Durum bu açıdan net iken, tüm bunlar sermaye iktidarının AB ile sürdürdüğü tartışma ve diplomatik görüşmelerin konusunu oluşturmuyor. Tersine tüm bu konularda görüntüyü bozacak herhangi bir tartışma ya da diplomatik pazarlıktan uzak duruluyor. Elbette “imtiyazlı ortaklık” kavramı çerçevesinde bir tartışma zayıf da olsa yürütülüyor, fakat bu daha çok hükümetin iç siyaset alanında karşı karşıya kaldığı baskılar nedeniyle oluyor.

Böylesi dönemlerde gürültü genellikle getirilen yeni dayatmalara bağlı olarak kopmaktadır. 3 Ekim öncesinde yürütülen tartışma ve polemiklerin odağına da 17 Aralık sonrasında ısıtılan Kıbrıs sorunu yerleşmiştir. AB, sermaye iktidarından, Kıbrıs Rum devletinin tanınması ve diğer AB üyelerine tanınan her türlü imkan ve ayrıcalığın bu AB üyesine de sunulmasını istemektedir. Sermaye iktidarının bunun karşısında aldığı tutum ise, eğer bu istekler “çerçeve belgesi”nde yeralırsa belgeyi imzalamama biçimindedir. Eğer “çerçeve belgesi” sermaye iktidarının tehditlerine rağmen bu biçimiyle geçerse, açıktır ki Kıbrıs sorununda tüm inisiyatifini yitirmekle yüzyüze kalacaktır. Sermaye iktidarı Kıbrıs sorunu yükünden kurtulmak istese de, hiçbir kazanım elde etmeden ve dahası utanç verici biçimde bunu yapmak zorunda kalmak istememektedir. İşte 3 Ekim öncesi tartışma ve restleşmeler bundan dolayı yaşanmaktadır. Ama sonuçta geçmişte çokça şahit olduğumuz bu tehdit ve rest çekmenin bir inandırıcılığı bulunmamaktadır. Sermaye iktidarının, Rum yönetiminin Gümrük Birliği'ne dahil edilmesinde olduğu gibi, boyun eğmekten başka yol tutması mümkün değildir. Sonuç bugünden belli iken, yaratılan gerilim havasıyla AB'den kırıntı koparmak amaçlamaktadır.

3 Ekim öncesindeki genel manzara bu iken, 3 Ekim sonrasında işçi ve emekçilerin önüne konulacak tablo geçmiştekinden farklı olmayacaktır.

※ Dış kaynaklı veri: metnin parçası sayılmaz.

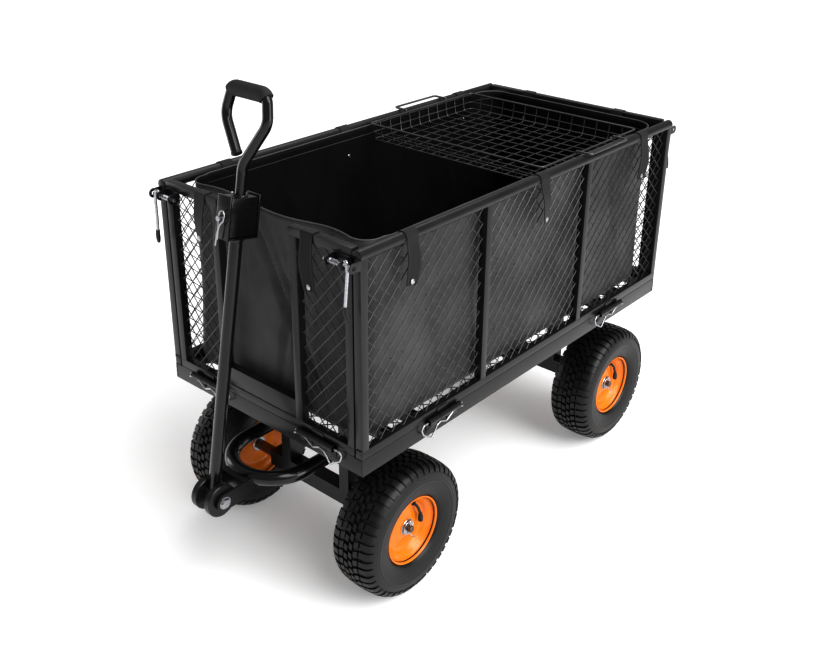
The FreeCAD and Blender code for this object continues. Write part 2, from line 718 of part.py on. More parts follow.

Daha önceki benzer “kritik günler” sonrasında olduğu gibi, yeni bir “zafer tablosu”çizilecektir. Türkiye'nin yeni bir eşiği daha aştığı , Türkiye halkını güzel günlerin beklediği tekrarlanacak, yine hayaller yayılacaktır. Ama gerçek şu ki, işçi ve emekçilerin payına geçmiştekinden daha ağır sömürü, işsizlik ve yoksulluk düşecektir. 3 Ekim sonrasında Türkiye işçi ve emekçilerini daha karanlık ve sefil günler beklemektedir. Bugüne kadar İMF aracılığıyla uygulanan yıkım saldırıları doğrudan AB emperyalistleri tarafından da dayatılacak, AB üyeliği masallarıyla büyük zoka işçi ve emekçilere yutturulacaktır.

İşçi ve emekçiler 3 Ekim diplomatik oyunlarına ve zafer havalarına prim vermemeli, kapıda duran kapsamlı saldırı ve yıkım programlarına karşı mücadele hazırlığına başlamalıdırlar. İşçi ve emekçilerin mücadeleyi yükseltmekten, “Bağımsız sosyalist Türkiye!” hedefi doğrultusunda ilerlemekten başka bir seçeneği bulunmamaktadır.